Weigel

Democratic Panic Watch: The Post-Filibuster, Still-Horrible Nominee Process

So: Nearly half a year had passed since Democrats ended filibusters on nominees for executive branch jobs or federal court seats. They initially got through a bunch of blocked nominees, but they stalled out with picks for the Civil Rights Division of DOJ and surgeon general who were controversialized in conservative media and bailed on by Democrats. The defeat of Debo Agelibe ranked, especially, as seven Democrats turned on him over his work representing Mumia Abu-Jamal. As Juliet Eilperin reported last week, a fear factor that had been stoked for years, and arguably peaked in 2011, was back: Potential nominees did not want to wreck their lives to sit in statis for years.

Why? The filibuster reform took away one of the tools Republicans used to stall nominees. It did not take away the toolbox. The party has kept on filing holds on nominees to extract concessions—or even just to freeze up regulations they oppose. It’s not an accident that the Council on Environmental Quality lacks a head, or that the nominee to run the EPA’s water office, Kenneth Kopicis, has been stuck for close to three years.

Spite plays a role, too. Earlier this year, Senate Republicans were habitually denying unanimous consent to allow votes on judicial nominees. The reason that Sen. Lamar Alexander gave Jennifer Bendery was “until I understand better how a United States senator is supposed to operate in a Senate without rules, I object.”

From 2009 to 2012, the Democratic base (the very small portion of it that pays close attention to an issue as obscure as this) put some blame on the White House. It simply wasn’t prioritizing nominations; there was a night-day difference between the work George W. Bush did to shame the Senate over stalled nominees and the indifference Barack Obama showed in public. That changed when the White House chief of staff and counsel, in Obama’s new term, focused on confirmations. Obama has now nominated 301 judges, of which all but 64 have been confirmed. Part of that success has meant the arrival of nominees who can make it out of the Republican gauntlet, because Republicans suggested them.

The left wants more, as Edward-Isaac Dovere explains nice and concisely.

The nomination of Michael Boggs has become a rallying point for liberal groups and Democratic officials.
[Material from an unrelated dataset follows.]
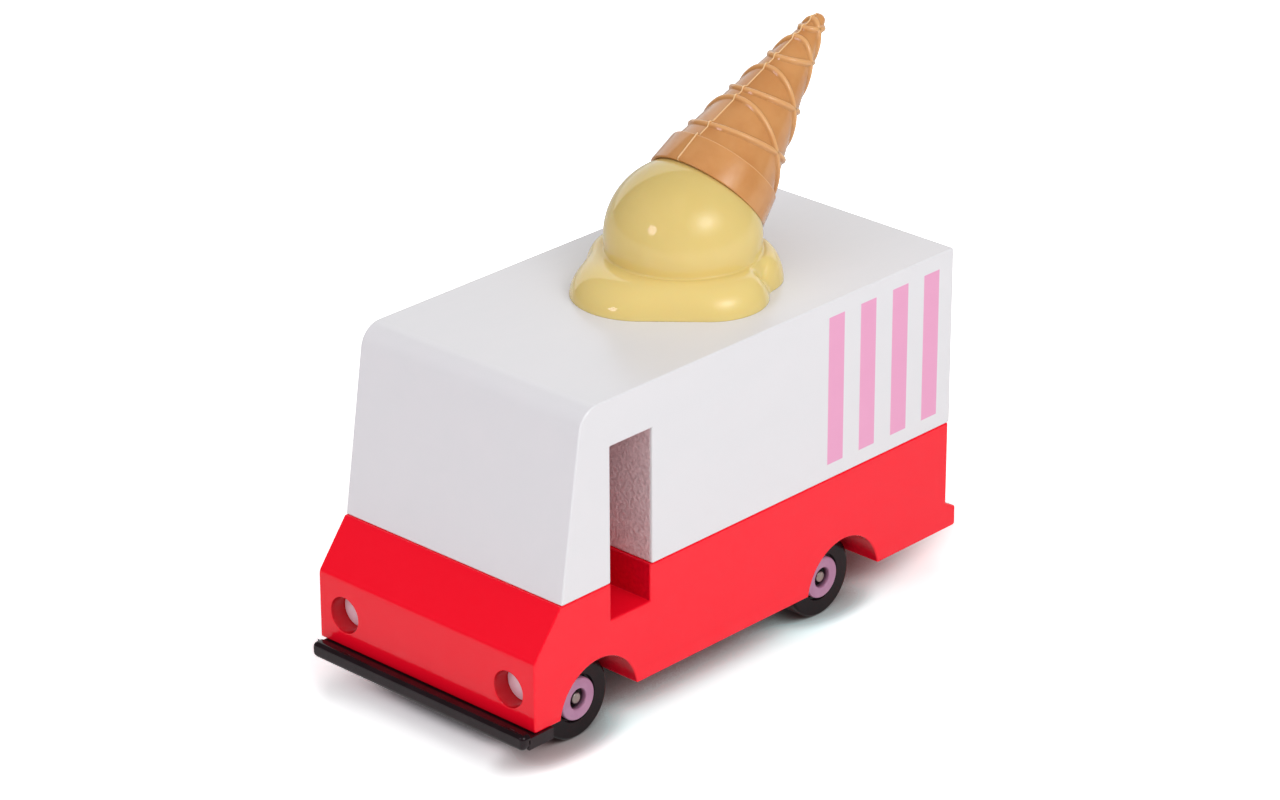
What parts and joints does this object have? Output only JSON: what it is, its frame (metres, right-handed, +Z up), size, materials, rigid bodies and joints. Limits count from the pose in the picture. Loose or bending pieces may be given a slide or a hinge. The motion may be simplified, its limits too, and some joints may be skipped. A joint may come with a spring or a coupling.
{
  "type": "toy ice cream truck",
  "caption": "Small solid wood toy ice cream truck with open cab doorway, free rolling wheels, black bumper chassis, melted scoop and upturned cone on the roof.",
  "frame": {"origin": "on the floor, under the middle of the bounding box", "axes": "+X out of the nose, +Y to the truck's left side, +Z up"},
  "size_m": [0.11, 0.0518, 0.1016],
  "materials": {
    "red_paint": "gloss red paint on solid wood",
    "white_paint": "satin white paint on solid wood, pink stripes near the rear",
    "black_plastic": "gloss near-black moulding",
    "lamp_plastic": "pale pink satin",
    "axle_steel": "cut end, dull",
    "tyre_plastic": "satin near-black",
    "hub_plastic": "mauve satin",
    "scoop_plastic": "gloss custard yellow",
    "cone_plastic": "satin biscuit brown"
  },
  "bodies": {
    "truck": {"lower_body": "red_paint", "upper_body": "white_paint", "chassis": "black_plastic", "headlight_left": "lamp_plastic", "headlight_right": "lamp_plastic", "scoop": "scoop_plastic", "cone": "cone_plastic"},
    "front_wheelset": {"front_axle": "axle_steel", "front_left_tyre": "tyre_plastic", "front_right_tyre": "tyre_plastic", "front_left_hub": "hub_plastic", "front_right_hub": "hub_plastic"},
    "rear_wheelset": {"rear_axle": "axle_steel", "rear_left_tyre": "tyre_plastic", "rear_right_tyre": "tyre_plastic", "rear_left_hub": "hub_plastic", "rear_right_hub": "hub_plastic"}
  },
  "joints": [
    {"name": "front_roll", "type": "hinge", "parent": "truck", "child": "front_wheelset", "pos_m": [0.0364, 0, 0.0074], "axis": [0, 1, 0], "continuous": true},
    {"name": "rear_roll", "type": "hinge", "parent": "truck", "child": "rear_wheelset", "pos_m": [-0.0249, 0, 0.0074], "axis": [0, 1, 0], "continuous": true}
  ]
}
Boggs was part of a nomination package the White House negotiated with Georgia’s two Republican senators to get their blue slip approval, but his history as a state legislator backing issues such as abortion rights restrictions and the Confederate flag as part of the state flag has prompted pushback from NARAL, MoveOn and just about every liberal interest group, and people like civil rights leader Rep. John Lewis (D-Ga.) calling for a review of the process that produced him.

Basically, the left has eight more months to play with a Senate that’s got enough progressives to confirm nominees. Best case scenario, in 2014: They lose at least two seats, making the small group of Democratic moderates more pivotal. Worst case: They lose the Senate, by a lot, and get absolutely none of the nominees they want.

“People are becoming controversial over things they shouldn’t become controversial over,” says Neera Tanden, president of the Center for American Progress. “Who you represented as a lawyer? Under that standard it’s going to be hard to confirm a lot of people. There are unsavory people on both sides of the aisle. So it’s important for progressives to make their case more affirmatively. I would agree with President Clinton that it’s hard to fight when you’re in a defensive crouch. It’s easy to get hit. I’m not a Democrat running in a red state, but I’d say if you telegraph that you’re scared about a nominee or about Obamacare, you’re saying there’s something to be scared about?”